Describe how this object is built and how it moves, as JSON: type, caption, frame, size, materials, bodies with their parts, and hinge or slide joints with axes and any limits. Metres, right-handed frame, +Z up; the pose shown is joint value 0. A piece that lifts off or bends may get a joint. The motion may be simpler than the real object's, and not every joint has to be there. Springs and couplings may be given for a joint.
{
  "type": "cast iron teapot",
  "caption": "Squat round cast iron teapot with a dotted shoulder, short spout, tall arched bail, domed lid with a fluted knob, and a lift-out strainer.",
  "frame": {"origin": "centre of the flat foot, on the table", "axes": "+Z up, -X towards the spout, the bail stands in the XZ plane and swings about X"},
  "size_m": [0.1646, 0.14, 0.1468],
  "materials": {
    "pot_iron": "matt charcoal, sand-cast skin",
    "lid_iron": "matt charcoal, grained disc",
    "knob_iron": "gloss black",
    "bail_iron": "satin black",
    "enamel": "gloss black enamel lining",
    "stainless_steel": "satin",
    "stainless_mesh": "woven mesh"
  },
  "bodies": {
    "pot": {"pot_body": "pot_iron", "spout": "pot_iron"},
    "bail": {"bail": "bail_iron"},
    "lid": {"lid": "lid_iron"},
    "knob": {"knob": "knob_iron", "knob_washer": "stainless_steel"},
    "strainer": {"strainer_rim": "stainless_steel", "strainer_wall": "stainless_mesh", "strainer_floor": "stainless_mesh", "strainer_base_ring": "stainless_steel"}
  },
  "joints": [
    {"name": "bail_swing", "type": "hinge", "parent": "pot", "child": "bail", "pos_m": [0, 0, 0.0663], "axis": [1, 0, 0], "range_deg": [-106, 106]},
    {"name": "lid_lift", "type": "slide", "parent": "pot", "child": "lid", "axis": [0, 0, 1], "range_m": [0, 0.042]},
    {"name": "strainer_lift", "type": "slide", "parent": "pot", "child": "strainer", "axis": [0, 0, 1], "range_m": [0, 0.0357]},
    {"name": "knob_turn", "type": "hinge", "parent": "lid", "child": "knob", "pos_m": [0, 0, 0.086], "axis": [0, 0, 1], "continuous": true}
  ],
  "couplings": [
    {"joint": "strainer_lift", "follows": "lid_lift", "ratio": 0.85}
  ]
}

_EXERCISE TASK_
Print the whole listing again, exactly.

_ANSWER FOR THE TASK_
Describe how this object is built and how it moves, as JSON: type, caption, frame, size, materials, bodies with their parts, and hinge or slide joints with axes and any limits. Metres, right-handed frame, +Z up; the pose shown is joint value 0. A piece that lifts off or bends may get a joint. The motion may be simpler than the real object's, and not every joint has to be there. Springs and couplings may be given for a joint.
{
  "type": "cast iron teapot",
  "caption": "Squat round cast iron teapot with a dotted shoulder, short spout, tall arched bail, domed lid with a fluted knob, and a lift-out strainer.",
  "frame": {"origin": "centre of the flat foot, on the table", "axes": "+Z up, -X towards the spout, the bail stands in the XZ plane and swings about X"},
  "size_m": [0.1646, 0.14, 0.1468],
  "materials": {
    "pot_iron": "matt charcoal, sand-cast skin",
    "lid_iron": "matt charcoal, grained disc",
    "knob_iron": "gloss black",
    "bail_iron": "satin black",
    "enamel": "gloss black enamel lining",
    "stainless_steel": "satin",
    "stainless_mesh": "woven mesh"
  },
  "bodies": {
    "pot": {"pot_body": "pot_iron", "spout": "pot_iron"},
    "bail": {"bail": "bail_iron"},
    "lid": {"lid": "lid_iron"},
    "knob": {"knob": "knob_iron", "knob_washer": "stainless_steel"},
    "strainer": {"strainer_rim": "stainless_steel", "strainer_wall": "stainless_mesh", "strainer_floor": "stainless_mesh", "strainer_base_ring": "stainless_steel"}
  },
  "joints": [
    {"name": "bail_swing", "type": "hinge", "parent": "pot", "child": "bail", "pos_m": [0, 0, 0.0663], "axis": [1, 0, 0], "range_deg": [-106, 106]},
    {"name": "lid_lift", "type": "slide", "parent": "pot", "child": "lid", "axis": [0, 0, 1], "range_m": [0, 0.042]},
    {"name": "strainer_lift", "type": "slide", "parent": "pot", "child": "strainer", "axis": [0, 0, 1], "range_m": [0, 0.0357]},
    {"name": "knob_turn", "type": "hinge", "parent": "lid", "child": "knob", "pos_m": [0, 0, 0.086], "axis": [0, 0, 1], "continuous": true}
  ],
  "couplings": [
    {"joint": "strainer_lift", "follows": "lid_lift", "ratio": 0.85}
  ]
}